In the best-case scenario, I’d have surgery to remove the tumors and at least some of my teeth replaced with implants. But if the cancer was even more advanced than the scans revealed, I’d need to have part of my jawbone replaced. I’d also need to have all of my teeth extracted on the lower left side, and probably a course of radiation therapy.
My oral squamous cell carcinoma treatment
It turned out that my cancer was more advanced, so Dr. Myers removed a part of my tongue, gums and jawbone during the surgery. Plastic surgeon Dr. Pierong Yu rebuilt my gums using muscle and skin from my right leg, and replaced my diseased jaw bone with a section of my right fibula, or non-weight-bearing lower leg bone. I also had six weeks of proton therapy under Dr. Clifton Fuller.
I finished all of my cancer treatments by the end of 2018. Since then, I’ve had two additional surgeries: one to remove some hardware from my jaw that kept getting infected, and the other to remove a mass from my left kidney that turned out to be non-cancerous and completely unrelated.
Several expected — and one very unusual — cancer treatment side effects
The aftermath of the first oral surgery was tough. I had to eat through a feeding tube for almost a month, which was miserable. And I wouldn’t wish a trach tube on anybody.
But the hardest part of my recovery was actually learning to walk again. I have a scar on my right leg from my ankle to my knee where a bone and some of the muscle and skin were removed. And I still don’t have full range of motion in my left arm or shoulder, because the muscles on that side of my body just “froze up” during surgery, in some kind of weird defense mechanism. I’m getting physical therapy and massage therapy now to “unfreeze” them.
The most unexpected treatment side effect I experienced was probably when I discovered a leg hair growing in my mouth. Dr. Yu used a whole section of my skin to reconstruct my gums, and I mistook one of the follicles for a loose stitch when it started sprouting a new hair. That didn’t seem very funny to me at the time, but looking back now, I think it’s hilarious.
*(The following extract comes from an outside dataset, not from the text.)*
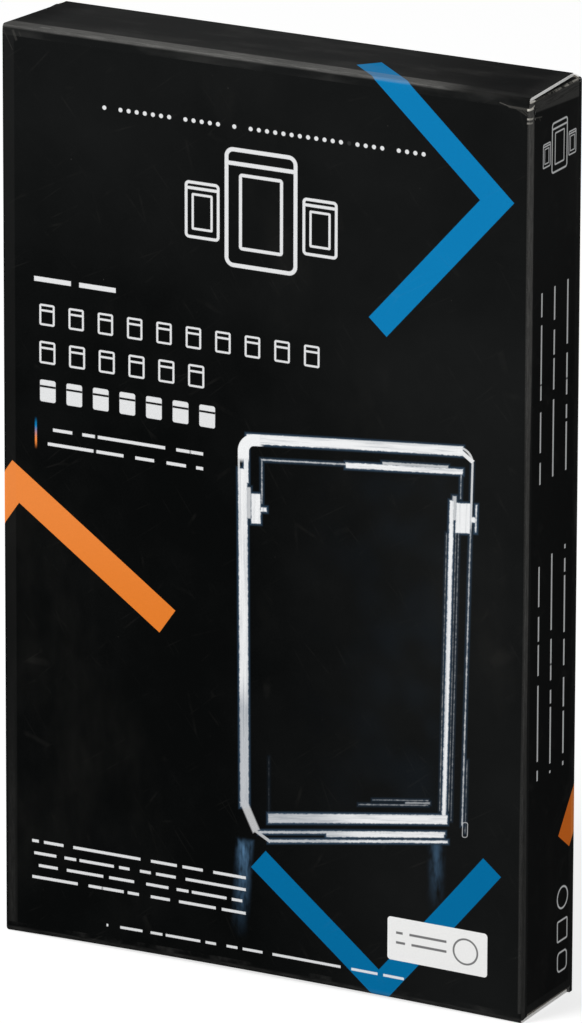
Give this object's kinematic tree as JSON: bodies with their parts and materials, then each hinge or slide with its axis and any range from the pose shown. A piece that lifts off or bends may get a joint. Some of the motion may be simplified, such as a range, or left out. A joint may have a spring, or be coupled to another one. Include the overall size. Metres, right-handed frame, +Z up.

Fortunately, proton therapy destroyed the follicle’s root, and my speech was never affected, so having the weirdest kind of hair ever in my mouth wasn’t an issue for long.
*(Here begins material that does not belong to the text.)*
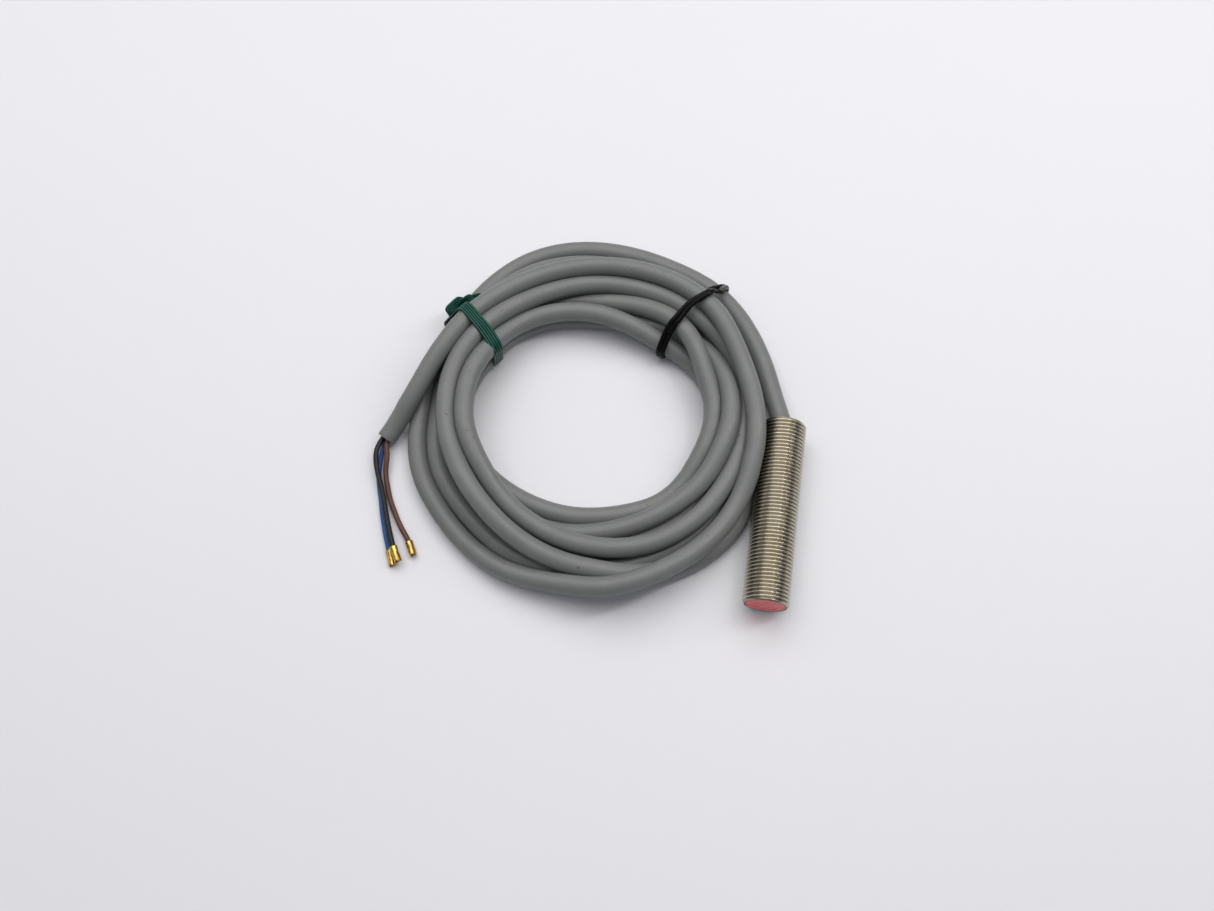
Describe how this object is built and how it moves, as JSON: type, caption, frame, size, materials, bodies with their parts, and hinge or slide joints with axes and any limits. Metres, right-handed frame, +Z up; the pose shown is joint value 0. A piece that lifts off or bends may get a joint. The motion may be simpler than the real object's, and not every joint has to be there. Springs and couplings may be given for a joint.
{
  "type": "inductive proximity sensor with cable",
  "caption": "Cylindrical inductive proximity sensor: threaded nickel-plated barrel, red sensing face, grey round cable wound in a tied coil, stripped wires with ferrules.",
  "frame": {"origin": "centre of the flat sensing face at the front end of the barrel", "axes": "+Y along the barrel from the sensing face to the cable end, +Z up from the surface it lies on, coil towards -X"},
  "size_m": [0.1138, 0.1026, 0.0131],
  "materials": {
    "nickel": "satin nickel plate over turned brass",
    "red_plastic": "satin",
    "ferrite": "matt",
    "natural_plastic": "satin",
    "black_plastic": "satin",
    "copper": "polished enamelled copper",
    "brass": "polished",
    "board_green": "solder mask",
    "ceramic": "matt",
    "tantalum_yellow": "satin",
    "cable_grey": "satin PVC jacket",
    "wire_black": "PVC insulation",
    "wire_blue": "PVC insulation",
    "wire_brown": "PVC insulation",
    "tie_green": "ribbed glossy film",
    "tie_black": "glossy film"
  },
  "bodies": {
    "root": {"threaded_barrel": "nickel", "sensing_face_cap": "red_plastic", "ferrite_pot_core": "ferrite", "coil_bobbin": "natural_plastic", "coil_winding": "copper", "core_holder": "natural_plastic", "circuit_board": "board_green", "oscillator_chip": "black_plastic", "output_transistor": "black_plastic", "protection_diode": "black_plastic", "tank_capacitor": "ceramic", "filter_capacitor": "ceramic", "supply_capacitor": "tantalum_yellow", "gain_resistor": "black_plastic", "bias_resistor": "black_plastic", "feedback_resistor": "black_plastic", "output_resistor": "black_plastic", "coil_lead_left": "copper", "coil_lead_right": "copper", "insulating_sleeve": "natural_plastic", "inner_lead_brown": "wire_brown", "inner_lead_black": "wire_black", "inner_lead_blue": "wire_blue", "crimp_ring": "brass", "rear_bush": "black_plastic", "cable_lead": "cable_grey", "cable_coil": "cable_grey", "cable_tail": "cable_grey", "wire_black": "wire_black", "wire_blue": "wire_blue", "wire_brown": "wire_brown", "ferrule_black": "brass", "ferrule_blue": "brass", "ferrule_brown": "brass", "green_tie": "tie_green", "black_tie": "tie_black"}
  },
  "joints": []
}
Making the most of life after an oral squamous cell carcinoma diagnosis
I still have some limitations in terms of what I can do. I can’t walk around all day, for instance, due to lingering neuropathy. And I’m still on a soft foods diet, because I’m missing a quarter of my teeth and can choke fairly easily.
I’ll probably have to learn to eat all over again, too, once my dentist, Dr. Richard Cardoso, fits me with some permanent dentures. We actually started that process back in early 2020, but COVID-19 hit, and we had to press pause. My teeth have shifted around a lot since then, so now we’re back to square one.
Things could have gone differently
Everything in life is an adjustment, though, so I don’t let any of that weigh me down. I just figure out how to deal with it, and keep on going. I’m still here, raising my kids, and spending time with my husband. So, I’ve got no reason to be sad or depressed.
Still, I’m very aware that things could have turned out much differently if I’d gone somewhere else. I met another woman a few years ago, who was even younger than I was when she was first diagnosed. She had the exact same type of cancer I did, and some oral reconstruction, too. But her cancer came back. I begged her to go see Dr. Myers. But her dad was a doctor, and he wanted her to stay where she was. She died a short time later.
I can’t help thinking that if my friend had been treated at MD Anderson, her story might’ve ended much differently. I also keep thinking, “That could’ve been me.” But I did go to MD Anderson, and I’m so glad and grateful. Because I’ve been cancer-free since 2018. I don’t regret anything.